If we just have one Edge node with one uplink connected to the TOR and this Edge node fails, then N-S traffic would fail too. We need to have redundancy for the Edge node where the SR is instantiated so that if one Edge node fails, SR hosted on the other Edge node continues to forward N-S traffic or continues to provide other centralized services, if configured. In addition to provide redundancy, this other edge node is required to service the bandwidth demand.
To demonstrate ECMP, I have configured another Edge node EN2 that has an uplink connected to another physical router. This Edge node EN2 is added in an Edge cluster that has EN1.
BGP has also been established between the physical router 2 interface with an IP address, 192.168.250.1 and an SR hosted on the edge node with an IP address on uplink of 192.168.250.3.
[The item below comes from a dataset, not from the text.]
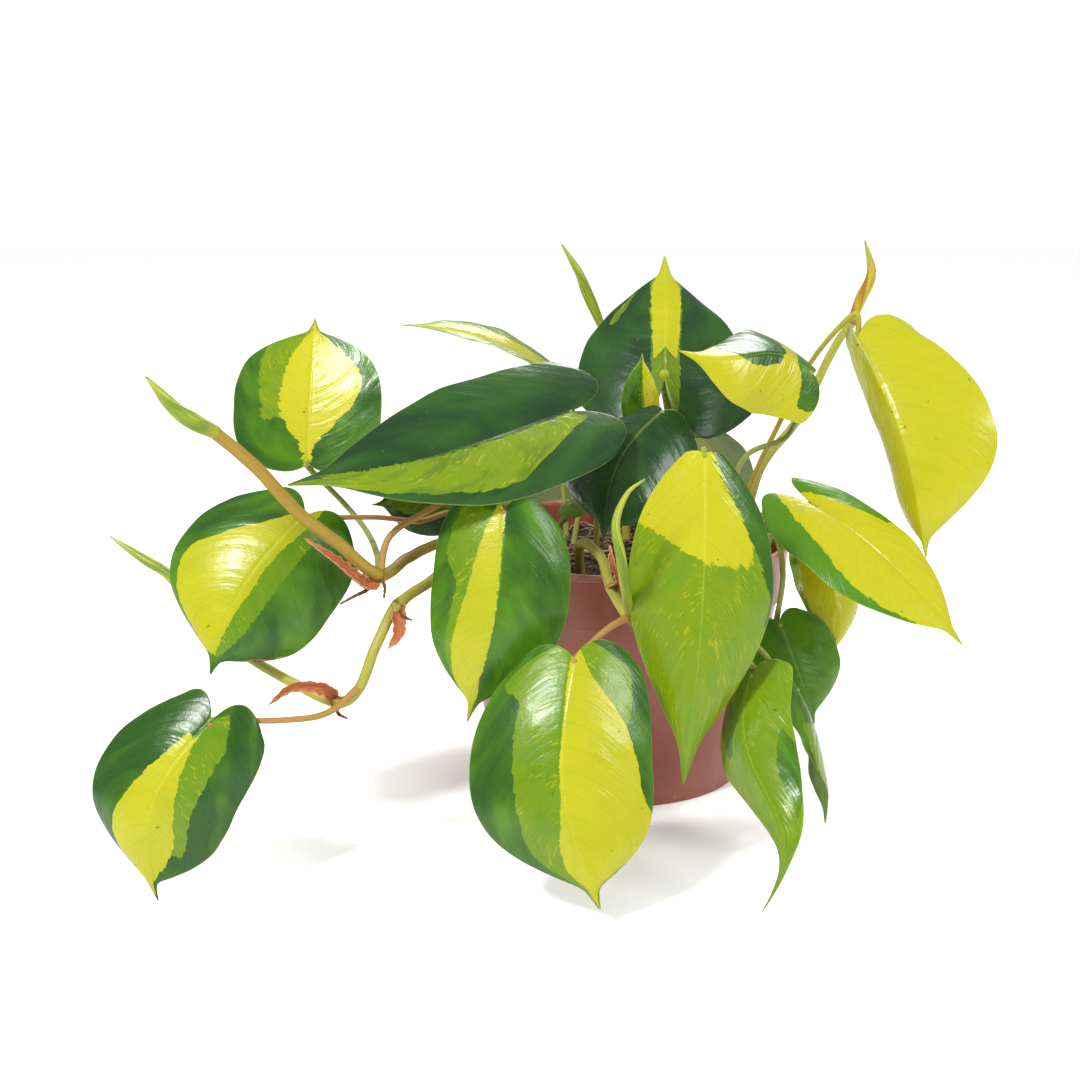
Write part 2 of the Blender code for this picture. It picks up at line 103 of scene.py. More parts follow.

Just to recap on SR/DR concept, this Tier-0 Logical router would have a Tier-0 DR running as a kernel module on all transport nodes, i.e. ESXi hypervisor and both Edge nodes (EN1 and EN2). Since this Tier-0 connects to a physical router using Uplinks on EN1 and EN2, a Tier-0 SR would be instantiated on both EN1 and EN2.
The following figure shows a logical topology showing an edge cluster that has two Edge nodes EN1 and EN2. Tier-0 SR is configured in an active/active high availability mode to provide ECMP.
The following output from Tier-0 DR on ESXi host shows two default routes learnt from Tier-0 SR on EN1 (169.254.0.2) and Tier-0 SR on EN2 (169.254.0.3). N-S traffic is load balanced using both the default routes installed on the ESXi hypervisor. Tier-0 SR hosted on EN1 has a BGP route to 192.168.100.0/24 with next hop as Physical Router 1, 192.168.240.1 and Tier-0 SR hosted on EN2 has the same route via Physical Router 2, 192.168.250.1.
Tier-0 SR on EN1 and EN2 is also advertising the Web LS subnet 172.16.10.0/24 in BGP to both physical routers, so that both of the uplinks can be utilized for the incoming traffic.
This concludes single tiered routing in NSX-T. I will discuss multi-tiered routing architecture in the next blog.